The University of Rhode Island is committed to providing employees with programs and resources that improve productivity, support effective work-life strategies, and address sustainability challenges such as transportation and commuting issues.
The URI Work-Life Committee envisions workplace flexibility initiatives as a means to bring about the social changes necessary to meet the needs of the diverse 21st century workforce. Several guiding principles inform our efforts.
- Our work recognizes that the economy depends on families to perform essential unpaid work: to bear and raise the next generation of workers, and to support and nurture present and past workers. Workplaces can no longer base workplace policies and practices on the assumption that work has no responsibility for supporting workers’ lives off the job. Work and family are inextricably interconnected, and one cannot function without the other.
- Research evidence is clear on three points: children are well-served when they are cared for in families with shared nurturance responsibility; fathers want to be more involved in family life but feel constrained by work expectations; and when families make gendered choices about family care, women are much less likely to succeed in even the most family-friendly work environment. Thus, our initiatives are designed to help families make non-gendered choices about work and family life.

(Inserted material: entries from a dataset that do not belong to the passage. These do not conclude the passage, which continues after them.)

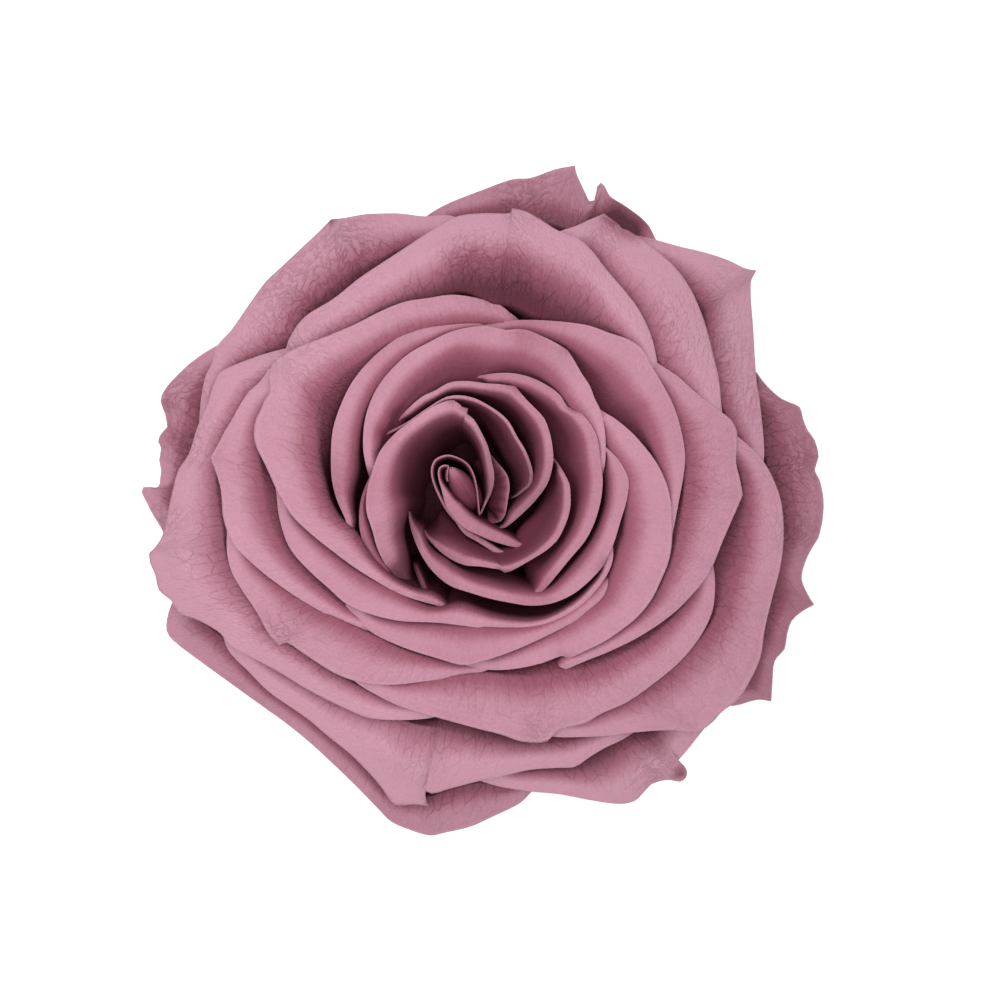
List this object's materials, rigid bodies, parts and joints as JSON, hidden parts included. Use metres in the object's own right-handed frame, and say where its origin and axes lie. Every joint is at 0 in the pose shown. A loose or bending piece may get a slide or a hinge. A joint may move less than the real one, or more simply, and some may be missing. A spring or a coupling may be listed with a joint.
{
  "type": "preserved rose",
  "caption": "Preserved rose head in dusty mauve pink, full and opened, with ruffled petals in overlapping rings on a green hip with folded-back sepals.",
  "frame": {"origin": "centre of the flat cut end of the stem's stub, on the surface that the head stands on", "axes": "+Z up through the middle of the bloom; +X to the right and +Y upwards in the picture, which looks straight down"},
  "size_m": [0.0679, 0.0668, 0.0478],
  "materials": {
    "petal_rose": "matt and velvety, dusty mauve pink",
    "calyx_green": "matt, dry olive green"
  },
  "bodies": {
    "root": {"bloom": "petal_rose", "calyx": "calyx_green"}
  },
  "joints": []
}
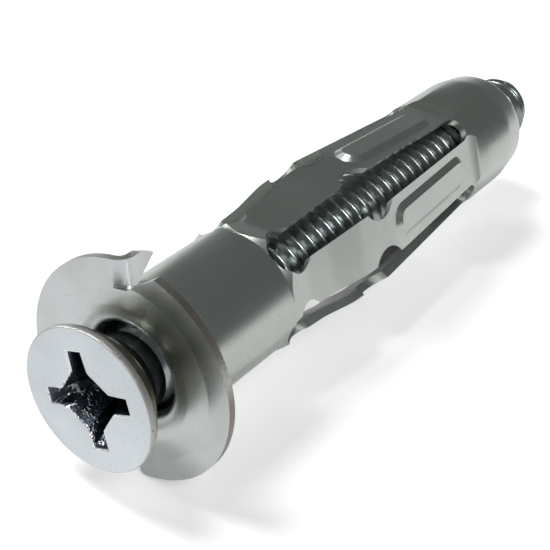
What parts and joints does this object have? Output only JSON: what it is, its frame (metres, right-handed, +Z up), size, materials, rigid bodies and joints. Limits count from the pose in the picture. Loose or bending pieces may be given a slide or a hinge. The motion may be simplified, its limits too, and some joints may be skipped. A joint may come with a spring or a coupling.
{
  "type": "hollow wall anchor",
  "caption": "Zinc plated steel hollow wall anchor with a toothed flange, slotted folding sleeve, captive nut and a countersunk cross recess machine screw.",
  "frame": {"origin": "the centre of the flat ring on the back of the flange, on the axis of the anchor, where the flange bears on the wall", "axes": "+Y along the axis into the wall towards the tail of the screw, +Z up through the middle of the upper notch in the flange, +X to the right seen from the head"},
  "size_m": [0.0166, 0.0605, 0.0166],
  "materials": {
    "plated_sheet": "bright zinc plated pressed steel with a fine grain",
    "plated_nut": "zinc plated steel",
    "plated_screw": "zinc plated turned and rolled steel, slightly bluish"
  },
  "bodies": {
    "sleeve": {"anchor_sleeve": "plated_sheet", "captive_nut": "plated_nut"},
    "screw": {"machine_screw": "plated_screw"}
  },
  "joints": [
    {"name": "screw_travel", "type": "slide", "parent": "sleeve", "child": "screw", "axis": [0, 1, 0], "range_m": [-0.0128, 0.0018]}
  ]
}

- The vision of the work-life committee is to replace medical models of family leave that view family caregiving as non-standard emergencies with a model of workplace flexibility that expects all employees have the right to lead balanced lives. This new vision views work-life flexibility as an integral part of a sustainable and just society.
- A concerted educational component must be an essential piece of work-life initiatives: to best disseminate information about policies and benefits, to change discriminatory norms, and to facilitate uniform and fair implementation across all workers, disciplines, colleges, and divisions.
Creating a family-friendly and flexible work environment involves an array of policy initiatives and practices. Policies cannot succeed without also changing personal attitudes and interactional expectations between supervisors and co-workers, and these changes require a broad, ongoing change in institutional culture.